Arthur Kemp, a Holocaust denier linked to the murder of ANC leader Chris Hani in 1993, is the most prominent South African in the BNP's ranks, running the party's website and spotted last week handling their campaign leaflets for the June 4 elections.

A number of expatriates, however, such as Kemp and Lambertus Nieuwhof, who received a suspended sentence for his part in the blowing up of a mixed-race school in 1992, are now British citizens.

Marius Roodt, a researcher at the South African Institute of Race Relations, said that although people like Kemp held abhorrent views they had the right to say what they thought and it was the BNP's right to employ who they liked.

"As much as we may not like it, these people have the right to work for whoever would have them."

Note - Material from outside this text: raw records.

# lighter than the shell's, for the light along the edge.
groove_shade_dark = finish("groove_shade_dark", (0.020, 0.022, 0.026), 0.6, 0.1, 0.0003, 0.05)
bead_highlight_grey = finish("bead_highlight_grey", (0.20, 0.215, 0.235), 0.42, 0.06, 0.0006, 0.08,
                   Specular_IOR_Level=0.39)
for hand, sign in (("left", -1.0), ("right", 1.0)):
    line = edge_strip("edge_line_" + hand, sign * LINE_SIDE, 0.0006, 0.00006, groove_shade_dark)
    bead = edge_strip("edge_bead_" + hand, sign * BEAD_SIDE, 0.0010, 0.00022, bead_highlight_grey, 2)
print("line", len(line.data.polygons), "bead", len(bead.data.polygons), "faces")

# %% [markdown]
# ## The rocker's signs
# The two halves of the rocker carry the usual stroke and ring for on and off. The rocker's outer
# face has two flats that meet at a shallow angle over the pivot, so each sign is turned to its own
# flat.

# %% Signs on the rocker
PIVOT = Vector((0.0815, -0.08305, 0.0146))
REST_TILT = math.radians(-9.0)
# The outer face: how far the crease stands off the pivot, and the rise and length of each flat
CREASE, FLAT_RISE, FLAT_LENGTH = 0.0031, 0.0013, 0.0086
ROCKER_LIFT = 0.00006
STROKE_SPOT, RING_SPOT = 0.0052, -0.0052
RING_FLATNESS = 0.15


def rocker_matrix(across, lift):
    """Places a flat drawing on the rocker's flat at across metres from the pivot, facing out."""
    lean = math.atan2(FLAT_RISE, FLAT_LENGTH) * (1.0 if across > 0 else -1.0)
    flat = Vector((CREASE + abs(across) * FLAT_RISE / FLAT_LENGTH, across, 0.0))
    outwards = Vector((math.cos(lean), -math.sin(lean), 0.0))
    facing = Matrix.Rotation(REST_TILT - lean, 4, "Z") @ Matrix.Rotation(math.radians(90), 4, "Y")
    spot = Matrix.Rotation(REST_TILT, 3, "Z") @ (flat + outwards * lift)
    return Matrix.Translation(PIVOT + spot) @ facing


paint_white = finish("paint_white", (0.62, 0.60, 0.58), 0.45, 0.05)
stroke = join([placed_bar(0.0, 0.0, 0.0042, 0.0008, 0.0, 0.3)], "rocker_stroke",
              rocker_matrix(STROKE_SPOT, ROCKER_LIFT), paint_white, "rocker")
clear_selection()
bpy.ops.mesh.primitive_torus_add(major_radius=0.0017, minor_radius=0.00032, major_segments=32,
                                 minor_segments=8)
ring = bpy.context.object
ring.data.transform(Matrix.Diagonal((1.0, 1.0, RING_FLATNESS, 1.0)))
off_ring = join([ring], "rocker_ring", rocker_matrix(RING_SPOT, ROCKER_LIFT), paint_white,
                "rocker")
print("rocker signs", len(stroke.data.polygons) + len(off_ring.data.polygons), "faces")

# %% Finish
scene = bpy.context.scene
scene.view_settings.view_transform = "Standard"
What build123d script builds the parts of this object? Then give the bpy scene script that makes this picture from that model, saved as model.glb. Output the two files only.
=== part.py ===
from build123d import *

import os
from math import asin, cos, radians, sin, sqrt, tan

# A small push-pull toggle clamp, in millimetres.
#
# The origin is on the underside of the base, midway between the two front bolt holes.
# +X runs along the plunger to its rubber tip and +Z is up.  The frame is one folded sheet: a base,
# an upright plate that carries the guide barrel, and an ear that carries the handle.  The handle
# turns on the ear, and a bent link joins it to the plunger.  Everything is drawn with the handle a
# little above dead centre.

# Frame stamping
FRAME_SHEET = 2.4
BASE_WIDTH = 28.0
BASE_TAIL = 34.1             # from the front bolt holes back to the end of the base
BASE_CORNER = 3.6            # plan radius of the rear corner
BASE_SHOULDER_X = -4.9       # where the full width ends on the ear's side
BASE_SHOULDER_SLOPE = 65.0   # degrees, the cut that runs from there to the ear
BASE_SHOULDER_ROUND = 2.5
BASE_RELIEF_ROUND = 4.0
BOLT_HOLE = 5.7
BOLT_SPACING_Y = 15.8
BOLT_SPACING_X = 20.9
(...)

Of major interest to the BNP are wealthy South African business people and well-paid financial services professionals, especially in light of a leaked memo from their leader Nick Griffin, which states the party is ?90 000 (R1.1 million) short of its ?390 000 campaign fund raising target.

Neil McAllister, another South African BNP activist who lives in Surrey, frequently recruits for the party and passed Kemp names of South African businesses to contact as potential financial backers.

There also seems to be a keen recruitment drive for younger people without chequered pasts or direct links to apartheid such as Rachel Hill, a 24-year-old English woman who grew up in South Africa after her parents emigrated. After leaving school in Pretoria she returned to the UK and joined the BNP two years ago.

A spokesperson for the UK's Home Office said that even if a person had known links to far-right extremism in other countries the Home Office could not make a blanket statement on who it would and would not let in the country or monitor what they did once in the UK, rather it would have to be taken on an individual basis.